Inclined-field structure, morphology and pinning of the vortex lattice in microtwinned YBa2Cu3O7

• Published in: Science (American Association for the Advancement of Science) Vol. 262; no. 5130; pp. 83 - 86
• Main Authors: KEIMER, B, DOGAN, F, AKSAY, I. A, ERWIN, R. W, LYNN, J. W, SARIKAYA, M
• Format: Journal Article
• Language: English
• Published: Washington, DC American Association for the Advancement of Science 01.10.1993
• Subjects: Condensed matter: electronic structure, electrical, magnetic, and optical properties; Exact sciences and technology; Physics; Properties of type I and type II superconductors; Superconductivity; Crystal twin; Transition metal Compounds; Experimental study; Image; Single crystal; Inorganic compound; Flux line lattice; Triangular lattice; Flux pinning; Critical current; Neutron scattering; Angular variation; Vortex; Magnetic field; Barium Copper Yttrium Oxides Mixed; High temperature superconductor
• ISSN: 0036-8075; 1095-9203
• DOI: 10.1126/science.262.5130.83

A detailed small-angle neutron scattering study of the vortex lattice in a single crystal of YBa(2)Cu(3)O(7) was made for a field of 0.5 tesla inclined at angles between 0 and 80 degrees to the crystalline c axis.
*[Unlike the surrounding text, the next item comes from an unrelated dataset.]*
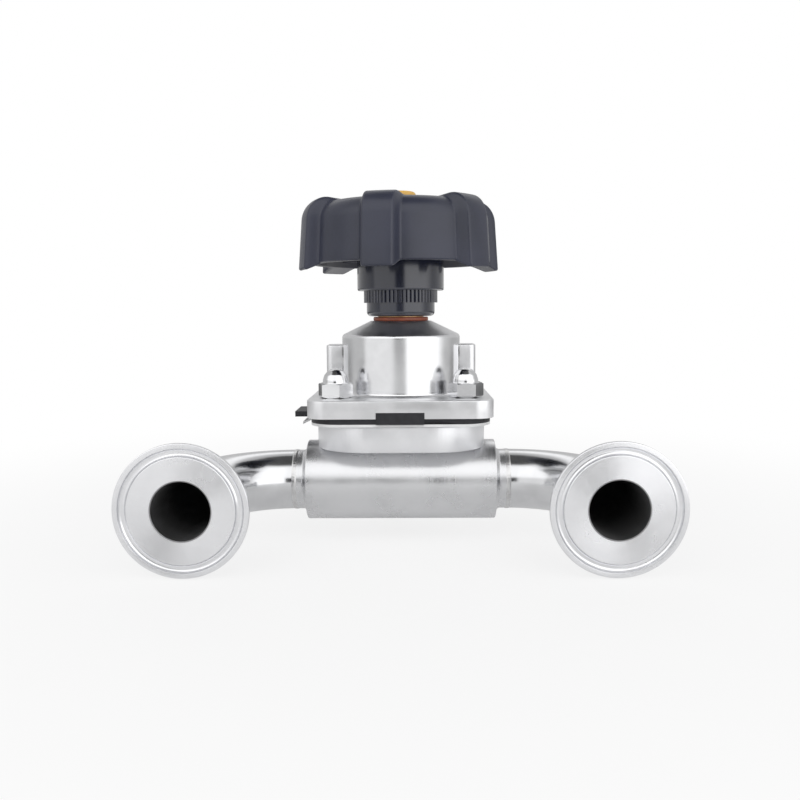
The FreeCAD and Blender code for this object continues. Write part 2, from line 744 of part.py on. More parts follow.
outline(inside_section, [
    (0, backing_level - flange_edge),
    (housing_bore / 2, backing_level - flange_edge),
    (housing_bore / 2, bore_top),
    (bearing_radius, bore_top),
    (bearing_radius, bearing_level),
    (bush_hole_radius, bearing_level),
    (bush_hole_radius, seal_low),
    (seal_radius, seal_low),
    (seal_radius, seal_low + seal_section),
    (bush_hole_radius, seal_low + seal_section),
    (bush_hole_radius, bonnet_level + flange_edge),
    (0, bonnet_level + flange_edge),
])
turn(bonnet, "inside", inside_section, cut=True)
guides = new_sketch(bonnet, "guides", "XY_Plane", backing_level)
frame(guides, guide_reach * 2, guide_width)
pocket(bonnet, "guide_slots", guides, housing_bore_height, Reversed=True)
bolt_holes = new_sketch(bonnet, "bolt_holes", "XY_Plane", backing_level)
for a, b in corners:
    circle(bolt_holes, stud_diameter + 2 * stud_hole_clearance, a * bolt_x, b * bolt_y)
pocket(bonnet, "bolt_hole_cut", bolt_holes, flange_thickness, Reversed=True)
notch_width = tab_width + 2 * notch_clearance
notch_depth = half_flange - tab_inner + notch_clearance
front_notch = new_sketch(bonnet, "front_notch", "XY_Plane", backing_level)
frame(front_notch, notch_width, notch_depth * 2, y=-half_flange)
pocket(bonnet, "front_notch_cut", front_notch, tab_height + notch_clearance, Reversed=True)


# Four studs and four acorn nuts, each set kept as one sub-part of separate solids.
def gather(label, members):
    """Join like pieces into one sub-part."""
    group = doc.addObject("Part::Compound", label)
    group.Label = label
    group.Links = members
    for member in members:
        parts.remove(member)
    parts.append(group)
    doc.recompute()
    return group


nut_top = nut_hex_height + nut_dome_height
stud_foot = neck_level - stud_engagement + seat_clearance
stud_top = flange_level + nut_thread_depth - seat_clearance * 4
gather("studs", [
    turned(f"stud_{n + 1}", [(0, stud_foot), (stud_radius, stud_foot), (stud_radius, stud_top),
                             (0, stud_top)], x=a * bolt_x, y=b * bolt_y)
    for n, (a, b) in enumerate(corners)
])


def acorn_nut(label, x, y, tightened):
    """A hexagon with chamfered corners under a dome, blind above the thread."""
    dome = nut_dome_diameter / 2
    corner = nut_corner_diameter / 2
    hole = stud_radius + seat_clearance
    flats = nut_across_flats / 2
    body = turned(label, [
        (hole, 0),
        (flats, 0),
        (corner, nut_chamfer * 0.5),
        (corner, nut_hex_height - nut_chamfer),
        (flats - nut_chamfer * 0.5, nut_hex_height),
        (dome, nut_hex_height),
        (dome, nut_top, dome * 0.96),
        (0, nut_top),
        (0, nut_thread_depth),
        (hole, nut_thread_depth),
    ])
    hexagon = new_sketch(body, label + "_flats", "XY_Plane")
    circle(hexagon, nut_corner_diameter * 1.2)
    side = nut_across_flats * (1 / math.sqrt(3))
    outline(hexagon, [(side / 2, flats), (-side / 2, flats), (-side, 0), (-side / 2, -flats),
                      (side / 2, -flats), (side, 0)])
    pocket(body, label + "_hexagon", hexagon, nut_hex_height, Reversed=True)
    place(body, x, y, flange_level, angle=tightened.number)
    body.setExpression("Placement.Rotation.Angle", tightened.formula)
    return body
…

The vortex lattice is triangular for all angles, and for angles less than or equal to 70 degrees its orientation adjusts itself to maximize the pinning energy to densely and highly regularly spaced twin planes. These observations have important implications for the microscopic flux-pinning mechanism, and hence for the critical current achievable in YBa(2)Cu(3)O(7). For large angles (about 80 degrees) the vortex lattice consists of independent chains in the orientation predicted by anisotropic London theory.